The ONC Releases National Health IT Patient Safety Action & Surveillance Plan

Posted on by Frank J. Rosello

Acknowledging that new health information technologies can create patient-safety risks, HHS’ health IT office invited healthcare providers, vendors and the public to comment on its recently issued national Health Information Technology Patient Safety Action & Surveillance Plan.

“Just as health IT can create new opportunities to improve patient care and safety, it can also create new potentials for harm,” the plan, released by the Office of the National Coordinator for Health IT, states. The plan’s authors cited “poor user interface design or unclear information displays” as potential contributors to dangers such as physicians ordering the wrong drugs for patients. “Health IT will only fulfill its enormous potential to improve patient safety if the risks associated with its use are identified, if there is a coordinated effort to mitigate those risks and if it is used to make care safer,” the authors wrote.

The plan comes in response to an Institute of Medicine report, Health IT and Patient Safety: Building Safer Systems for Better Care, that was commissioned by the ONC and released in November 2011. The IOM’s report, like the just-released HHS plan, emphasized there was little hard information about the root causes of IT-related errors, but the IOM concluded from the limited data available that much of the threat comes from the ways providers use technology.
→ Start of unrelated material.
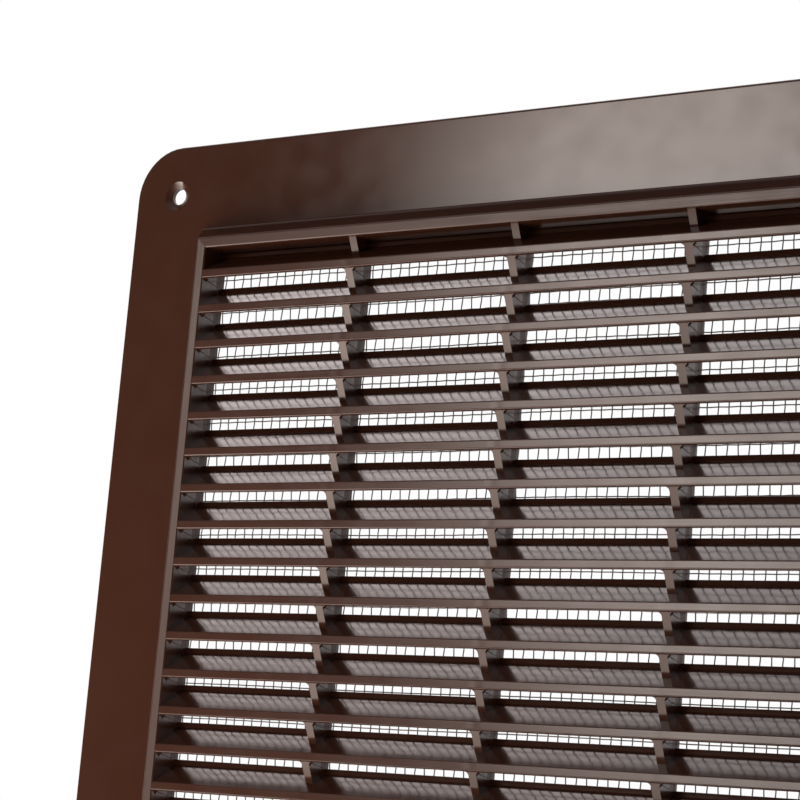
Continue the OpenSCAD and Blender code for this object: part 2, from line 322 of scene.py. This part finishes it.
def makeShutOffLines(name):
    look = shutOffLines
    faces = [-look["wall"], look["wall"]]
    for middle in look["dividers"]:
        faces += [middle - look["halfDivider"], middle + look["halfDivider"]]
    start, end = Vector((0, *look["from"])), Vector((0, *look["to"]))
    lean = (end - start).to_track_quat("Z", "Y").to_matrix().to_4x4()
    lines = bmesh.new()
    for x in faces:
        for row in range(look["count"]):
            foot = look["firstFoot"] - row * look["pitch"]
            middle = Vector((x, cadLow.y, foot)) + (start + end) / 2
            bmesh.ops.create_cone(lines, cap_ends=True, segments=8, depth=(end - start).length,
                                  radius1=look["radius"], radius2=look["radius"],
                                  matrix=Matrix.Translation(middle) @ lean)
    for face in lines.faces:
        face.smooth = len(face.verts) == 4
    mesh = bpy.data.meshes.new(name)
    lines.to_mesh(mesh)
    lines.free()
    piece = bpy.data.objects.new(name, mesh)
    scene.collection.objects.link(piece)
    mesh.materials.append(louvreMaterial)
    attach(piece, "root")


makeShutOffLines("shut_off_lines")
print("shut-off lines are drawn")


# Stage: a pale floor, a strip softbox at the front left, a low panel on the floor at the
# left whose light fades to the right, a white room behind, and a wide panel that lights it
# and the grille from behind, most at the left.
stage = {
    "floorColour": "#E2E9EA", "floorSize": 5.0, "floorRoughness": 0.8,
    "roomColour": "#FFEFED", "behind": 1.0, "ceiling": 0.45, "inFront": 0.06,
    "behindFrom": (-0.1, 0.3), "ceilingFrom": (0.5, 0.8),
}
softbox = {
    "place": (-0.68, -1.36, 0.265), "size": (0.52, 0.83), "turn": (90, -15, 0),
    "colour": "#FFF3EB", "radiance": 7.2, "fade": (0.05, 0.5), "faded": 0.0,
    "foot": (0.1, 0.4), "atFoot": 0.7,
}
lowPanel = {
    "place": (-0.315, -0.165, -0.12), "size": (0.67, 0.21), "turn": (180, 0, 0),
    "colour": "#FFEEE2", "radiance": 10.0, "fade": (0.95, 0.1), "faded": 0.25,
    "foot": (0.0, 1.0), "atFoot": 1.0,
}
backPanel = {
    "place": (-0.5, 1.0, 1.43), "size": (4.0, 3.1), "turn": (-90, 0, 0),
    "colour": "#FFE3DE", "radiance": 1.2, "fade": (0.5, 0.28), "faded": 0.33,
    "foot": (0.0, 1.0), "atFoot": 1.0,
}


def makeFloor():
    bpy.ops.mesh.primitive_plane_add(size=stage["floorSize"], location=(0, 0, cadLow.z))
    floor = bpy.context.object
    floor.name = "floor"
    material, tree, shader = newMaterial("paintedBoard")
    shader.inputs["Base Color"].default_value = toLinear(stage["floorColour"])
    shader.inputs["Roughness"].default_value = stage["floorRoughness"]
    floor.data.materials.append(material)
    floor.visible_glossy = False  # the room in front is dark, so the gloss shows no pale board


def makePanel(name, look):
    data = bpy.data.lights.new(name, "AREA")
    data.shape = "RECTANGLE"
    data.size, data.size_y = look["size"]
    data.color = toLinear(look["colour"])[:3]
    data.energy = look["radiance"] * math.pi * data.size * data.size_y
    data.use_nodes = True
    tree = data.node_tree
    across = addNode(tree, "ShaderNodeSeparateXYZ",
                     {"Vector": addNode(tree, "ShaderNodeNewGeometry").outputs["Parametric"]})
    wide = addNode(tree, "ShaderNodeMapRange", {
        "Value": across.outputs["X"], "From Min": look["fade"][0], "From Max": look["fade"][1],
        "To Min": look["faded"]}, interpolation_type="SMOOTHSTEP")
    high = addNode(tree, "ShaderNodeMapRange", {
        "Value": across.outputs["Y"], "From Min": look["foot"][0], "From Max": look["foot"][1],
        "To Min": look["atFoot"]}, interpolation_type="SMOOTHSTEP")
    level = addNode(tree, "ShaderNodeMath",
                    {0: wide.outputs["Result"], 1: high.outputs["Result"]}, operation="MULTIPLY")
    tree.links.new(level.outputs[0], tree.nodes["Emission"].inputs["Strength"])
    lamp = bpy.data.objects.new(name, data)
    lamp.location = look["place"]
    lamp.rotation_euler = [math.radians(turn) for turn in look["turn"]]
    lamp.visible_camera = False
    scene.collection.objects.link(lamp)


def makeWorld():
    world = bpy.data.worlds.new("studio")
    world.use_nodes = True
    scene.world = world
    tree = world.node_tree
    tree.nodes.clear()
    way = addNode(tree, "ShaderNodeTexCoord").outputs["Generated"]
    parts = addNode(tree, "ShaderNodeSeparateXYZ", {"Vector": way})
    behind = addNode(tree, "ShaderNodeMapRange", {
        "Value": parts.outputs["Y"],
        "From Min": stage["behindFrom"][0], "From Max": stage["behindFrom"][1]},
                     interpolation_type="SMOOTHSTEP")
    ceiling = addNode(tree, "ShaderNodeMapRange", {
        "Value": parts.outputs["Z"],
        "From Min": stage["ceilingFrom"][0], "From Max": stage["ceilingFrom"][1],
        "To Min": stage["inFront"], "To Max": stage["ceiling"]}, interpolation_type="SMOOTHSTEP")
    level = addNode(tree, "ShaderNodeMix", {
        "Factor": behind.outputs["Result"],
        "A": ceiling.outputs["Result"], "B": stage["behind"]})
    room = addNode(tree, "ShaderNodeBackground",
                   {"Color": toLinear(stage["roomColour"]), "Strength": level.outputs["Result"]})
    white = addNode(tree, "ShaderNodeBackground", {"Color": (1, 1, 1, 1), "Strength": 1.0})
    rays = addNode(tree, "ShaderNodeLightPath").outputs
    # The camera sees white all round. The gloss shows that background where it stands, behind.
    mirrored = addNode(tree, "ShaderNodeMath",
                       {0: rays["Is Glossy Ray"], 1: rays["Is Transmission Ray"]}, operation="MAXIMUM")
    mirrored = addNode(tree, "ShaderNodeMath",
                       {0: mirrored.outputs[0], 1: behind.outputs["Result"]}, operation="MULTIPLY")
    shown = addNode(tree, "ShaderNodeMath",
                    {0: rays["Is Camera Ray"], 1: mirrored.outputs[0]}, operation="MAXIMUM")
    seen = addNode(tree, "ShaderNodeMixShader", {0: shown.outputs[0]})
    tree.links.new(room.outputs[0], seen.inputs[1])
    tree.links.new(white.outputs[0], seen.inputs[2])
    addNode(tree, "ShaderNodeOutputWorld", {"Surface": seen.outputs[0]})


makeFloor()
makePanel("softbox", softbox)
makePanel("lowPanel", lowPanel)
makePanel("backPanel", backPanel)
makeWorld()
print("stage is lit")


# Camera, close to the right of the grille, a little below its middle and looking up
camera = {
    "place": (0.29657, -0.49528, -0.0569), "lens": 108.666,
    "turn": 33.767, "lookUp": 10.416, "roll": 4.751,
}


def makeCamera():
    data = bpy.data.cameras.new("camera")
    data.sensor_width = 36
    data.lens = camera["lens"]
    data.clip_start, data.clip_end = 0.01, 50
    lens = bpy.data.objects.new("camera", data)
    turned = (Matrix.Rotation(math.radians(camera["turn"]), 4, "Z")
              @ Matrix.Rotation(math.radians(90 + camera["lookUp"]), 4, "X")
              @ Matrix.Rotation(math.radians(camera["roll"]), 4, "Z"))
    lens.matrix_world = Matrix.Translation(Vector(camera["place"])) @ turned
    scene.collection.objects.link(lens)
    scene.camera = lens


makeCamera()
scene.view_settings.view_transform = "Standard"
“The way in which health IT is designed, implemented and used can determine whether it is an effective tool for improving patient safety or a hindrance that threatens patient safety and causes patient harm,” the IOM report’s authors wrote. The report also called for the creation of a national health IT safety plan within 12 months.

HHS accepted comments on its safety plan through February 4, 2013 and includes the following five action steps for the ONC:

  • Lead a public-private process to identify health IT safety priority areas and create related measures and targets for reduction of health IT-related averse events.
  • Work with the Food and Drug Administration to produce a report with “a strategy and recommendations for an appropriate, risk-based regulatory framework for health IT” to promote both safety and innovation.
  • Set up an “ONC Safety Program,” with help from the CMS, the FDA, the Agency for Healthcare Research and Quality and the Office for Civil Rights at HHS (which oversees compliance with HIPAA privacy and security rules) to coordinate implementation and monitoring of the Health IT Safety Plan.
  • Promote and encourage states to incorporate health IT into their patient safety oversight programs.
  • “Encourage private-sector leadership and shared responsibility” in promoting patient safety.